With few exceptions, the buildings that mark the Civic of the late 1980s in particular, but a longer period in general, are hollow and featureless monuments to money. They represent the worst features of our instant society. They are rather like fast food: they have offered us quick gratification but very little ultimate physical benefit.

Heritage Week is the usual time to reflect about our distant past, to examine what we still have and to reflect upon our cultural heritage. Heritage Week should also be a time to project our thoughts to the immediate past and the foreseeable future and contemplate what heritage will be left for the next generation. What will mark the 1980s many years down the track? Very little, I would think.

Historically, this is the first time the Legislative Assembly has been in existence during Heritage Week. So today is an appropriate time to contemplate whether this chamber will pass the heritage test that will be set by future generations of Canberrans. Unfortunately, we have only to examine our very immediate environment to see, in this era of disposable office accommodation, that by 2010 there will be very little left of the buildings synonymous with our time in this parliament. I project that the only thing that will remain will be some photographic and written evidence of this Assembly, and I have to say that nothing else deserves to remain - in the sense of the buildings, might I say.

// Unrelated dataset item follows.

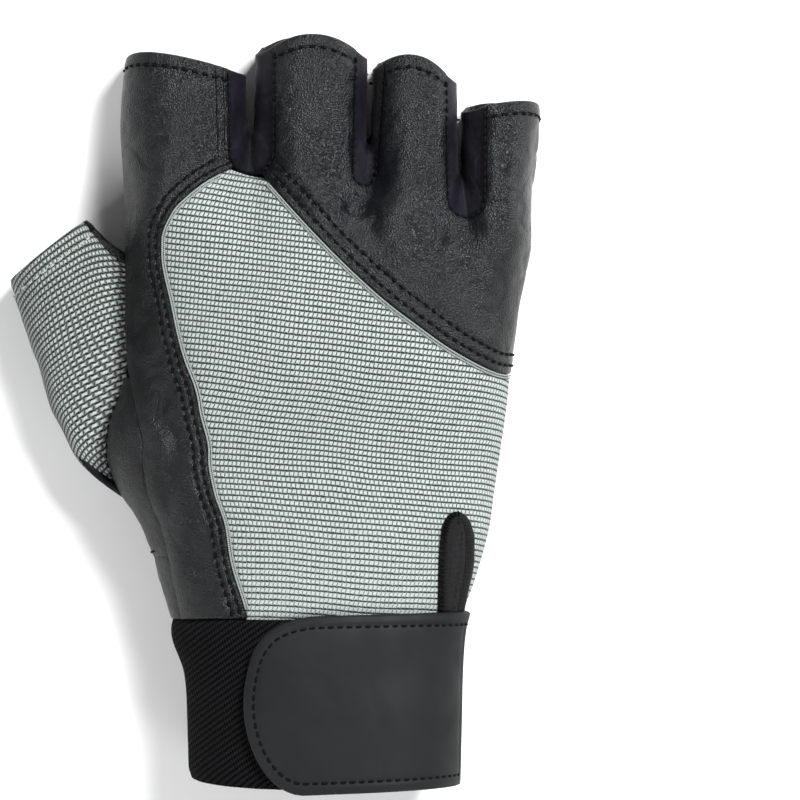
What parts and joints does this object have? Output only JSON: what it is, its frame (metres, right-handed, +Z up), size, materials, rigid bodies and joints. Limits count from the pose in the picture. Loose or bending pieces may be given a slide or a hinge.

If we tolerate the development of more heartless concrete towers like this one that we sit in, then we as legislators will most certainly fail the heritage test of future generations. The few buildings that will be left standing in 20 or 30 years' time will be tacky, plastic, sterile monuments to our lack of architectural and social vision. No-one here has responsibility for the past, but we will be accountable in the future. As legislators we have the capacity to stop the cavern that is Civic. We have more than the capacity; we have the duty to make sure that there will be some human reminders that humans were in this parliament.